The prestigious Pew Center is an independent opinion research group that studies public attitudes toward the press, politics and public policy issues. The Center’s main purpose is to serve as a forum for ideas on the media and public policy through its research.
The survey entitled ‘Post 9-11 Attitudes: Religion More Prominent, Muslim-Americans More Accepted’ says that the public has a better opinion of Muslim Americans than it did before the Sept 11 attacks. Despite the improving image of Muslim-Americans, few Americans know much about the Muslim faith and even fewer feel their religion has much in common with Islam, the survey’s findings said.
According to the survey, roughly four-in-ten (38%) say they know something about the Muslim religion and its practices, while 31% see common ground between their own religion and Islam.
The nationwide survey of 1,500 adults by the Pew Research Center, in collaboration with the Pew Forum on Religion and Public Life, finds broad agreement among all demographic and religious groups that religion now occupies a more important place in American life. Yet this dramatic shift has not been matched by an increase in attendance at religious services nor is there much evidence that religion is playing a larger role in Americans’ personal lives at this time. Attendance stands at the same level as it did in March. More important, the number of Americans who say religion is very important to them personally stands at 61%, virtually the same level as eight months ago.

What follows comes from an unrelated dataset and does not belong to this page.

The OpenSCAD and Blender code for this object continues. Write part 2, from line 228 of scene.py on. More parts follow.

The rise in favorability for Muslim-Americans has occurred among all religious groups. But differences in age and education are significant factors, with better-educated and younger people holding more favorable opinions toward Muslim-Americans, the survey says. Nearly three-quarters (73%) of college graduates have positive impressions of this group, compared with 51% of those with a high school degree or less. About six-in-ten Americans (62%) under age 30 have favorable opinions of Muslim-Americans compared with just under half (48%) of people age 65 and over, it said According to the survey, Islam remains largely unknown to most Americans, especially older and less-educated people. While 44% of those under age 30 say they know at least something about the Islamic faith, just 27% of those 65 and older say this. Nearly six-in-ten (59%) college graduates feel they know at least something about Islam, compared with 42% of those with some college education, and 25% of those who never attended college.

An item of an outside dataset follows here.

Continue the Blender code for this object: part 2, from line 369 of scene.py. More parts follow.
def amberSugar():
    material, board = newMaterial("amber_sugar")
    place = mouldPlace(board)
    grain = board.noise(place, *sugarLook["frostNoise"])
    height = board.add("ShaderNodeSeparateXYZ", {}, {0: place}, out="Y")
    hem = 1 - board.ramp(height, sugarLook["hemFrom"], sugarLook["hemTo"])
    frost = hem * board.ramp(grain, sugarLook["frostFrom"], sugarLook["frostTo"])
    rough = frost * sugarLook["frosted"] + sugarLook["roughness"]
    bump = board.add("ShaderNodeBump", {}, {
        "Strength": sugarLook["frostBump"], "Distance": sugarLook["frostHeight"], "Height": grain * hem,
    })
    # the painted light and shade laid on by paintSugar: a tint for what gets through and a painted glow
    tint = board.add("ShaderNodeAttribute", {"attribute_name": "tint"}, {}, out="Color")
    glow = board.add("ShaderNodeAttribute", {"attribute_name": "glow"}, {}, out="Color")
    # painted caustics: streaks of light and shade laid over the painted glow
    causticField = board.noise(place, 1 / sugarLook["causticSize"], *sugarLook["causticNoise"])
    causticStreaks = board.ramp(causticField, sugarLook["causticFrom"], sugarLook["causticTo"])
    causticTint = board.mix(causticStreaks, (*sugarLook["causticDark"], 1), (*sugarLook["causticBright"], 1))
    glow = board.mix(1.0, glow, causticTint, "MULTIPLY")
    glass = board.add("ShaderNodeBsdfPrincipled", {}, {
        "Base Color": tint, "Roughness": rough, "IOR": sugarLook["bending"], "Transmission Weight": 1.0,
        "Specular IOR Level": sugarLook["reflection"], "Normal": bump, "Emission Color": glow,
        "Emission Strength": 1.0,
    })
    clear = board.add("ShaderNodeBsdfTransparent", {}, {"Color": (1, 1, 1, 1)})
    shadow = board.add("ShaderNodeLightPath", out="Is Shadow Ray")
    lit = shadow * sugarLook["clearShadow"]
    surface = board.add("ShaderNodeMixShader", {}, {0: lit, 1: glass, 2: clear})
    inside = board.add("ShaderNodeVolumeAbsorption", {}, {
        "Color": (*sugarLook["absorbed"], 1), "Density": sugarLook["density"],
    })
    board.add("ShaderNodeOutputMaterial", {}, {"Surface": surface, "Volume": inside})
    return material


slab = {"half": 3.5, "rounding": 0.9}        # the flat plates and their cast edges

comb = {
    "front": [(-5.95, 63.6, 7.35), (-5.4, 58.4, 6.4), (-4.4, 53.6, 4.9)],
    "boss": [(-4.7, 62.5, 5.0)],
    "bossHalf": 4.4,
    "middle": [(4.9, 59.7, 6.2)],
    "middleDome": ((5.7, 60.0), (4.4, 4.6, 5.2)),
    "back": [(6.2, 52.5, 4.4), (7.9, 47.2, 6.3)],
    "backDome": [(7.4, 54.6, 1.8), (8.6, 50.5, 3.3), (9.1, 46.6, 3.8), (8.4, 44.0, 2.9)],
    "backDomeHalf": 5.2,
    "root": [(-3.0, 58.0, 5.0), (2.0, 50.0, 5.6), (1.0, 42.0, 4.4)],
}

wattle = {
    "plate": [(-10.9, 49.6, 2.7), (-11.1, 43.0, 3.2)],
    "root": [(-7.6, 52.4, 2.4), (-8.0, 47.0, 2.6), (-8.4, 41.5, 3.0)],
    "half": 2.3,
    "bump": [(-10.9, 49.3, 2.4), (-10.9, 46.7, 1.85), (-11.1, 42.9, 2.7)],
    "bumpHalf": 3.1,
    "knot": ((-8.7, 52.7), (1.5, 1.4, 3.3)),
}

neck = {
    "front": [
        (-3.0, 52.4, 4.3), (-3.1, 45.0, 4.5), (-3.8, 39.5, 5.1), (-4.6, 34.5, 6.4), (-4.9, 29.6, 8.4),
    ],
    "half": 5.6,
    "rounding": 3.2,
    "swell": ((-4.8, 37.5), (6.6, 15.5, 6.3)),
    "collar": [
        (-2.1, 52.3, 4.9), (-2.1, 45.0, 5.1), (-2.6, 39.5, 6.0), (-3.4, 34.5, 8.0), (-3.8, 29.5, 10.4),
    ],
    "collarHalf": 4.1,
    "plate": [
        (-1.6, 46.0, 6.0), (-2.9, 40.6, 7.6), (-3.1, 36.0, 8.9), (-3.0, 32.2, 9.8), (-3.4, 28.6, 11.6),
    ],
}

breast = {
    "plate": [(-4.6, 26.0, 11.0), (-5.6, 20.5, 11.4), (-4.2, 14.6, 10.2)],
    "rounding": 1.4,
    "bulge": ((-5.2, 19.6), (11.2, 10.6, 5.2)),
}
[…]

Half of respondents living in the East and 43% of those in the West say they know a great deal or something about Islamic beliefs and practices, compared with a third of those in the Midwest and three-in-ten of those in the South. And more Republicans than Democrats say they are at least somewhat familiar with the Muslim faith (45% to 34%).
The report on the survey, published on December 6, says that familiarity with Islam is generally associated with more positive views of Muslim-Americans, even when the respondent’s education and age are taken into account. Roughly three-quarters (73%) of those who feel knowledgeable about Islam say they have a favorable view of Muslim-Americans, compared with just over half (53%) of those who say they know little or nothing about the Muslim faith. Moreover, people who say they know at least something about Islam are more than twice as likely (48% to 21%) to see Islam as having a lot in common with their own religious beliefs a pattern, again, which holds up even among respondents of similar generations and educational backgrounds.
Among Americans who have a religious preference, 52% feel Islamic beliefs are very different from their own religious beliefs, while roughly three-in-ten (31%) think Islam and their own religion have a lot in common. Both religious denomination and education are strongly related to these views.
Roughly half (51%) of college graduates see more similarities than differences between Islam and their own religion, with 38% disagreeing. By comparison, just 21% of those who never attended college think Islam has a lot in common with their own faith, while 58% think it is very different. Among white Protestants who consider themselves born-again or evangelical, 62% believe their religion is very different from Islam, while only 44% of those who are not evangelicals say this. Interestingly, while young people are more likely to feel that they know something about the Islamic faith, they are just as likely as their elders to think their own religion is very different from the Islamic faith.